Provided data:
────
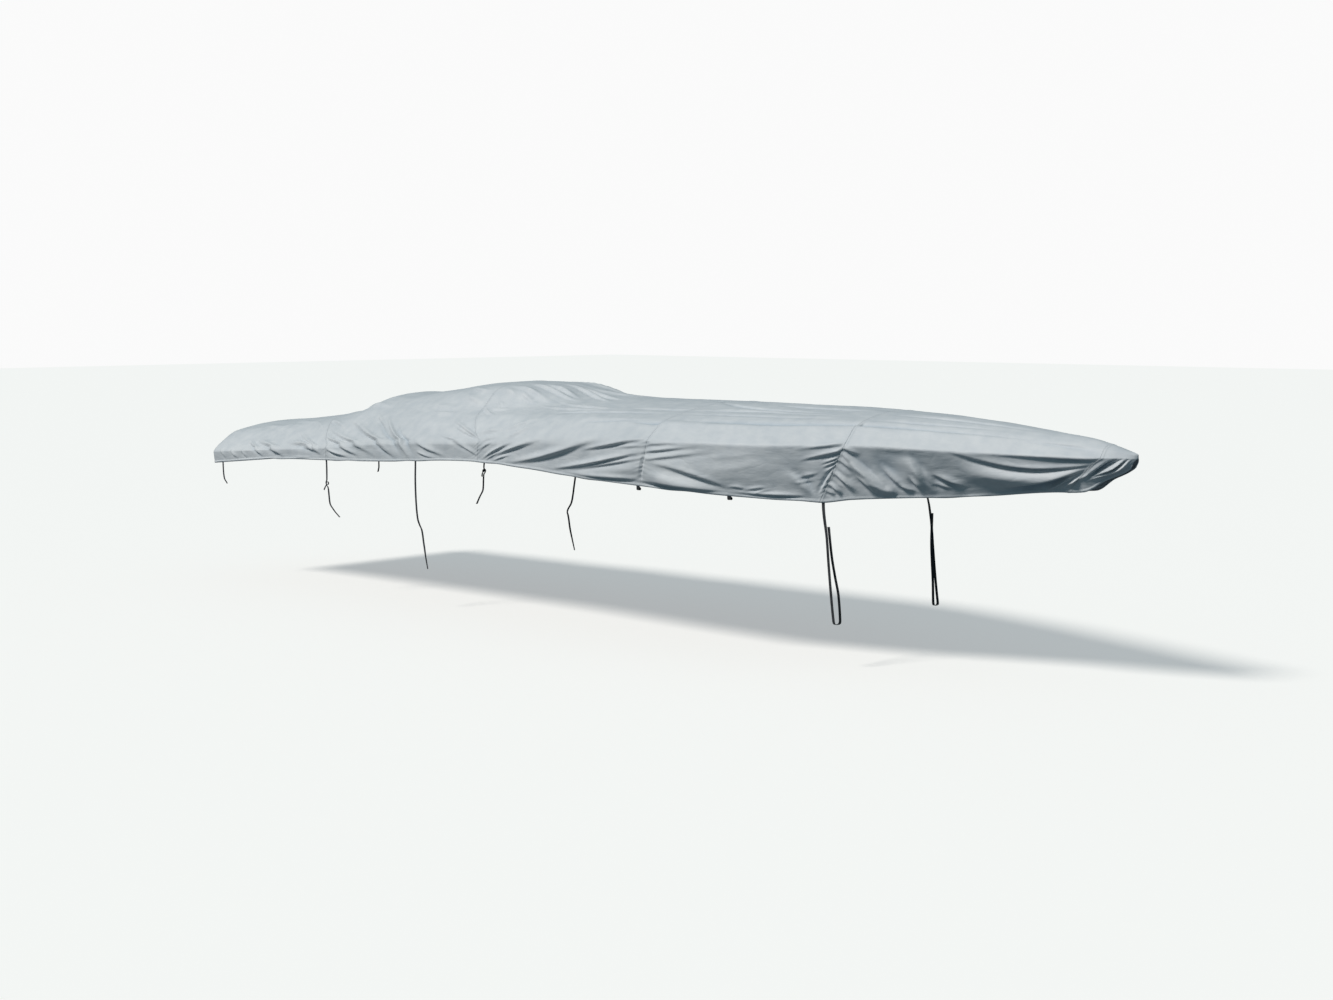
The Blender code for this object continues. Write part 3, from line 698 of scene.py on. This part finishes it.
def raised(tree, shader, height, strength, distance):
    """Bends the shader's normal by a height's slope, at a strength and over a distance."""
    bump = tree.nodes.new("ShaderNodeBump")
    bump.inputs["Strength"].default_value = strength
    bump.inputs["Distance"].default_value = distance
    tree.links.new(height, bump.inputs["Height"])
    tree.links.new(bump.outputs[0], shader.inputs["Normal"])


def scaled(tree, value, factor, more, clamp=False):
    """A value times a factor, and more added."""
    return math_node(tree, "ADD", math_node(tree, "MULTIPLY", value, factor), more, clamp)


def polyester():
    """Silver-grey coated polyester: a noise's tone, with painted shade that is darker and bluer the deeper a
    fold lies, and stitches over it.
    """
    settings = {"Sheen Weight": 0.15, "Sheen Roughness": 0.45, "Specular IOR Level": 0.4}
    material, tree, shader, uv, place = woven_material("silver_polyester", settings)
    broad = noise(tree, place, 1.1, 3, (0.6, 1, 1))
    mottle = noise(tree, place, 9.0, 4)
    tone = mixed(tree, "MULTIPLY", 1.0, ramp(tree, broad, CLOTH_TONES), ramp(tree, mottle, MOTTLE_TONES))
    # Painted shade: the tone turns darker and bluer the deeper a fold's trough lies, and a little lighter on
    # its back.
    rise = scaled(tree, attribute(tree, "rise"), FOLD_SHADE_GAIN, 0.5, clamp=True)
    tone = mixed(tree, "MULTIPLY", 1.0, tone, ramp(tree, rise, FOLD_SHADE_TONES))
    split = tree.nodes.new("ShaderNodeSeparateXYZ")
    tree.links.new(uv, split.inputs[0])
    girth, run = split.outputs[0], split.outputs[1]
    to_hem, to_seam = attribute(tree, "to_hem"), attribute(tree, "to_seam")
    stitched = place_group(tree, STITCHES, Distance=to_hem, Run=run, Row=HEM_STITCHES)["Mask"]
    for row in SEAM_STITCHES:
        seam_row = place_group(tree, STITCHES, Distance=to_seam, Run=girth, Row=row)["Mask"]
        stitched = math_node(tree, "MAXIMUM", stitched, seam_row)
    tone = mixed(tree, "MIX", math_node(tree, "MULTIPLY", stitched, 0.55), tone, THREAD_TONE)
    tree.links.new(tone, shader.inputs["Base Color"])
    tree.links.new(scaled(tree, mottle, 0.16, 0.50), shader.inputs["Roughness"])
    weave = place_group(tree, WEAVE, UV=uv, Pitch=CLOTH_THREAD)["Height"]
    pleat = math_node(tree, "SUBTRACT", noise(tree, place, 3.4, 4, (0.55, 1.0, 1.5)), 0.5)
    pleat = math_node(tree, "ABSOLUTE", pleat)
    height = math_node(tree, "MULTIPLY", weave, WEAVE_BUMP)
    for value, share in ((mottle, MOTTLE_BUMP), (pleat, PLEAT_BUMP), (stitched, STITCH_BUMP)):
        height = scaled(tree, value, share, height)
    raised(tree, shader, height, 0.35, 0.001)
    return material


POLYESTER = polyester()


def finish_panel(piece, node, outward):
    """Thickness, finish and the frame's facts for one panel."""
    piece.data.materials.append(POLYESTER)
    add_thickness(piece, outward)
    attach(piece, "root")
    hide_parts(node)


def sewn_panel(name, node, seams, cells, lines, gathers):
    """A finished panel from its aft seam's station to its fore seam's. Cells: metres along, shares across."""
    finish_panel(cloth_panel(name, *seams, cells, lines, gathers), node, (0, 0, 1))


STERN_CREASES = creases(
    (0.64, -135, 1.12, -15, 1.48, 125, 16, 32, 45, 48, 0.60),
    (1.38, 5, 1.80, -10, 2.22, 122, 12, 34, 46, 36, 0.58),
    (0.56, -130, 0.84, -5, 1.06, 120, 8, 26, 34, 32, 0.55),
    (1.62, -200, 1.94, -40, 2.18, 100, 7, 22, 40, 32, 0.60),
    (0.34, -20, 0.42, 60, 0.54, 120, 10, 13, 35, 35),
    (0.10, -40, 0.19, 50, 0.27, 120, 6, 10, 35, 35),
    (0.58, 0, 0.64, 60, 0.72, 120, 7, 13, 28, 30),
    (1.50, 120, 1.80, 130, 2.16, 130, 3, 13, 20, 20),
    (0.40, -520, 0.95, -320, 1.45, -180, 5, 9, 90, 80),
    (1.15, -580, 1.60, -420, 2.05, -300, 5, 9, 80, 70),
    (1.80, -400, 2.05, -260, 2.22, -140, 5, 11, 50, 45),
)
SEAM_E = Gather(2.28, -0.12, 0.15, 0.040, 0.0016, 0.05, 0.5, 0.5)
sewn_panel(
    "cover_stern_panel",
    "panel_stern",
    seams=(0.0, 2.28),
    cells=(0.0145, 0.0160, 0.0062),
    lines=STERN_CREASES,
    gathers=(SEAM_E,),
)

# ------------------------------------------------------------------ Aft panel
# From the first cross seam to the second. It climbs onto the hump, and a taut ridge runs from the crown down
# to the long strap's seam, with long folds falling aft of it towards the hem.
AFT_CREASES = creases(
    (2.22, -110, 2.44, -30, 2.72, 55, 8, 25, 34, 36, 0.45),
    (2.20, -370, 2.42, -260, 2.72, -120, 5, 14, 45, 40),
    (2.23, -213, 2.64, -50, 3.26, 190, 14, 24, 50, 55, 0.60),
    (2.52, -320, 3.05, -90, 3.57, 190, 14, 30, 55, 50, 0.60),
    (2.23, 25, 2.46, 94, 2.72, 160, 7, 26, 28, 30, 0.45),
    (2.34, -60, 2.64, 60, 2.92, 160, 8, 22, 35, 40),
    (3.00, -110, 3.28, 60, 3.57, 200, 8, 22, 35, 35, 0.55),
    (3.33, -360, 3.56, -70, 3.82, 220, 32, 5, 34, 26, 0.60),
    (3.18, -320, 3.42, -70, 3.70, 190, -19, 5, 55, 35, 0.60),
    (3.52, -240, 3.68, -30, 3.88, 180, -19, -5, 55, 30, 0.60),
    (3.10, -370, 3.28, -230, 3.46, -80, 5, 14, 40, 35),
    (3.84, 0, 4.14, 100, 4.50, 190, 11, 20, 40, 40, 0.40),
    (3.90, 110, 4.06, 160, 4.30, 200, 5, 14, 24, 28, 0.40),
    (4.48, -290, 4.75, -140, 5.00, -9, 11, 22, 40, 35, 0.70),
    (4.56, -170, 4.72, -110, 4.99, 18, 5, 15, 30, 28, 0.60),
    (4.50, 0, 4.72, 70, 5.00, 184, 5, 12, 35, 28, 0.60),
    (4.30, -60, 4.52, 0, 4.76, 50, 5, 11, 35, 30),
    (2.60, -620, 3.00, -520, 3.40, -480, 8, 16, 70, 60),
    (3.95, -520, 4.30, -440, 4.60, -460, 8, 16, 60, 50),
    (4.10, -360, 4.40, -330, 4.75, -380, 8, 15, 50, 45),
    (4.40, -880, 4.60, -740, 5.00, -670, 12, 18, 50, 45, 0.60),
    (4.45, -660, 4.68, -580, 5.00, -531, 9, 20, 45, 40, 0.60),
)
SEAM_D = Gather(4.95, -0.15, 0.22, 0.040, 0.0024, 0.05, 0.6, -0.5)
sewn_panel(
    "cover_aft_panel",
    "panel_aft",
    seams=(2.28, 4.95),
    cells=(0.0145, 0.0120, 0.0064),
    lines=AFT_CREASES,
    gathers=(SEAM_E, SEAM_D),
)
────
Aim:
Extract all the material, leaving every line as it is.

Task solution:
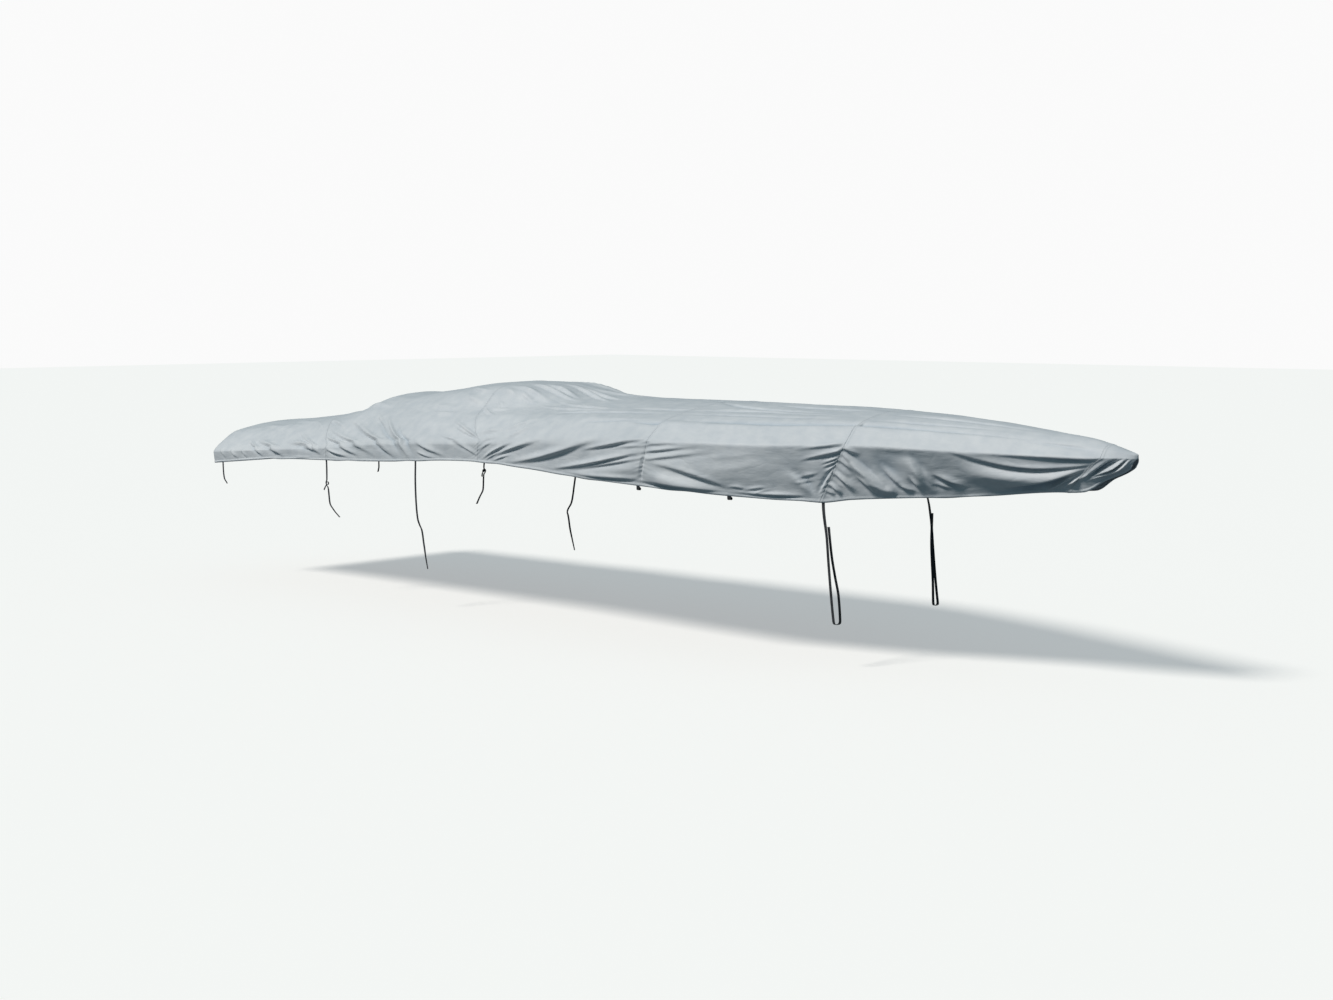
The Blender code for this object continues. Write part 3, from line 698 of scene.py on. This part finishes it.
def raised(tree, shader, height, strength, distance):
    """Bends the shader's normal by a height's slope, at a strength and over a distance."""
    bump = tree.nodes.new("ShaderNodeBump")
    bump.inputs["Strength"].default_value = strength
    bump.inputs["Distance"].default_value = distance
    tree.links.new(height, bump.inputs["Height"])
    tree.links.new(bump.outputs[0], shader.inputs["Normal"])


def scaled(tree, value, factor, more, clamp=False):
    """A value times a factor, and more added."""
    return math_node(tree, "ADD", math_node(tree, "MULTIPLY", value, factor), more, clamp)


def polyester():
    """Silver-grey coated polyester: a noise's tone, with painted shade that is darker and bluer the deeper a
    fold lies, and stitches over it.
    """
    settings = {"Sheen Weight": 0.15, "Sheen Roughness": 0.45, "Specular IOR Level": 0.4}
    material, tree, shader, uv, place = woven_material("silver_polyester", settings)
    broad = noise(tree, place, 1.1, 3, (0.6, 1, 1))
    mottle = noise(tree, place, 9.0, 4)
    tone = mixed(tree, "MULTIPLY", 1.0, ramp(tree, broad, CLOTH_TONES), ramp(tree, mottle, MOTTLE_TONES))
    # Painted shade: the tone turns darker and bluer the deeper a fold's trough lies, and a little lighter on
    # its back.
    rise = scaled(tree, attribute(tree, "rise"), FOLD_SHADE_GAIN, 0.5, clamp=True)
    tone = mixed(tree, "MULTIPLY", 1.0, tone, ramp(tree, rise, FOLD_SHADE_TONES))
    split = tree.nodes.new("ShaderNodeSeparateXYZ")
    tree.links.new(uv, split.inputs[0])
    girth, run = split.outputs[0], split.outputs[1]
    to_hem, to_seam = attribute(tree, "to_hem"), attribute(tree, "to_seam")
    stitched = place_group(tree, STITCHES, Distance=to_hem, Run=run, Row=HEM_STITCHES)["Mask"]
    for row in SEAM_STITCHES:
        seam_row = place_group(tree, STITCHES, Distance=to_seam, Run=girth, Row=row)["Mask"]
        stitched = math_node(tree, "MAXIMUM", stitched, seam_row)
    tone = mixed(tree, "MIX", math_node(tree, "MULTIPLY", stitched, 0.55), tone, THREAD_TONE)
    tree.links.new(tone, shader.inputs["Base Color"])
    tree.links.new(scaled(tree, mottle, 0.16, 0.50), shader.inputs["Roughness"])
    weave = place_group(tree, WEAVE, UV=uv, Pitch=CLOTH_THREAD)["Height"]
    pleat = math_node(tree, "SUBTRACT", noise(tree, place, 3.4, 4, (0.55, 1.0, 1.5)), 0.5)
    pleat = math_node(tree, "ABSOLUTE", pleat)
    height = math_node(tree, "MULTIPLY", weave, WEAVE_BUMP)
    for value, share in ((mottle, MOTTLE_BUMP), (pleat, PLEAT_BUMP), (stitched, STITCH_BUMP)):
        height = scaled(tree, value, share, height)
    raised(tree, shader, height, 0.35, 0.001)
    return material


POLYESTER = polyester()


def finish_panel(piece, node, outward):
    """Thickness, finish and the frame's facts for one panel."""
    piece.data.materials.append(POLYESTER)
    add_thickness(piece, outward)
    attach(piece, "root")
    hide_parts(node)


def sewn_panel(name, node, seams, cells, lines, gathers):
    """A finished panel from its aft seam's station to its fore seam's. Cells: metres along, shares across."""
    finish_panel(cloth_panel(name, *seams, cells, lines, gathers), node, (0, 0, 1))


STERN_CREASES = creases(
    (0.64, -135, 1.12, -15, 1.48, 125, 16, 32, 45, 48, 0.60),
    (1.38, 5, 1.80, -10, 2.22, 122, 12, 34, 46, 36, 0.58),
    (0.56, -130, 0.84, -5, 1.06, 120, 8, 26, 34, 32, 0.55),
    (1.62, -200, 1.94, -40, 2.18, 100, 7, 22, 40, 32, 0.60),
    (0.34, -20, 0.42, 60, 0.54, 120, 10, 13, 35, 35),
    (0.10, -40, 0.19, 50, 0.27, 120, 6, 10, 35, 35),
    (0.58, 0, 0.64, 60, 0.72, 120, 7, 13, 28, 30),
    (1.50, 120, 1.80, 130, 2.16, 130, 3, 13, 20, 20),
    (0.40, -520, 0.95, -320, 1.45, -180, 5, 9, 90, 80),
    (1.15, -580, 1.60, -420, 2.05, -300, 5, 9, 80, 70),
    (1.80, -400, 2.05, -260, 2.22, -140, 5, 11, 50, 45),
)
SEAM_E = Gather(2.28, -0.12, 0.15, 0.040, 0.0016, 0.05, 0.5, 0.5)
sewn_panel(
    "cover_stern_panel",
    "panel_stern",
    seams=(0.0, 2.28),
    cells=(0.0145, 0.0160, 0.0062),
    lines=STERN_CREASES,
    gathers=(SEAM_E,),
)

# ------------------------------------------------------------------ Aft panel
# From the first cross seam to the second. It climbs onto the hump, and a taut ridge runs from the crown down
# to the long strap's seam, with long folds falling aft of it towards the hem.
AFT_CREASES = creases(
    (2.22, -110, 2.44, -30, 2.72, 55, 8, 25, 34, 36, 0.45),
    (2.20, -370, 2.42, -260, 2.72, -120, 5, 14, 45, 40),
    (2.23, -213, 2.64, -50, 3.26, 190, 14, 24, 50, 55, 0.60),
    (2.52, -320, 3.05, -90, 3.57, 190, 14, 30, 55, 50, 0.60),
    (2.23, 25, 2.46, 94, 2.72, 160, 7, 26, 28, 30, 0.45),
    (2.34, -60, 2.64, 60, 2.92, 160, 8, 22, 35, 40),
    (3.00, -110, 3.28, 60, 3.57, 200, 8, 22, 35, 35, 0.55),
    (3.33, -360, 3.56, -70, 3.82, 220, 32, 5, 34, 26, 0.60),
    (3.18, -320, 3.42, -70, 3.70, 190, -19, 5, 55, 35, 0.60),
    (3.52, -240, 3.68, -30, 3.88, 180, -19, -5, 55, 30, 0.60),
    (3.10, -370, 3.28, -230, 3.46, -80, 5, 14, 40, 35),
    (3.84, 0, 4.14, 100, 4.50, 190, 11, 20, 40, 40, 0.40),
    (3.90, 110, 4.06, 160, 4.30, 200, 5, 14, 24, 28, 0.40),
    (4.48, -290, 4.75, -140, 5.00, -9, 11, 22, 40, 35, 0.70),
    (4.56, -170, 4.72, -110, 4.99, 18, 5, 15, 30, 28, 0.60),
    (4.50, 0, 4.72, 70, 5.00, 184, 5, 12, 35, 28, 0.60),
    (4.30, -60, 4.52, 0, 4.76, 50, 5, 11, 35, 30),
    (2.60, -620, 3.00, -520, 3.40, -480, 8, 16, 70, 60),
    (3.95, -520, 4.30, -440, 4.60, -460, 8, 16, 60, 50),
    (4.10, -360, 4.40, -330, 4.75, -380, 8, 15, 50, 45),
    (4.40, -880, 4.60, -740, 5.00, -670, 12, 18, 50, 45, 0.60),
    (4.45, -660, 4.68, -580, 5.00, -531, 9, 20, 45, 40, 0.60),
)
SEAM_D = Gather(4.95, -0.15, 0.22, 0.040, 0.0024, 0.05, 0.6, -0.5)
sewn_panel(
    "cover_aft_panel",
    "panel_aft",
    seams=(2.28, 4.95),
    cells=(0.0145, 0.0120, 0.0064),
    lines=AFT_CREASES,
    gathers=(SEAM_E, SEAM_D),
)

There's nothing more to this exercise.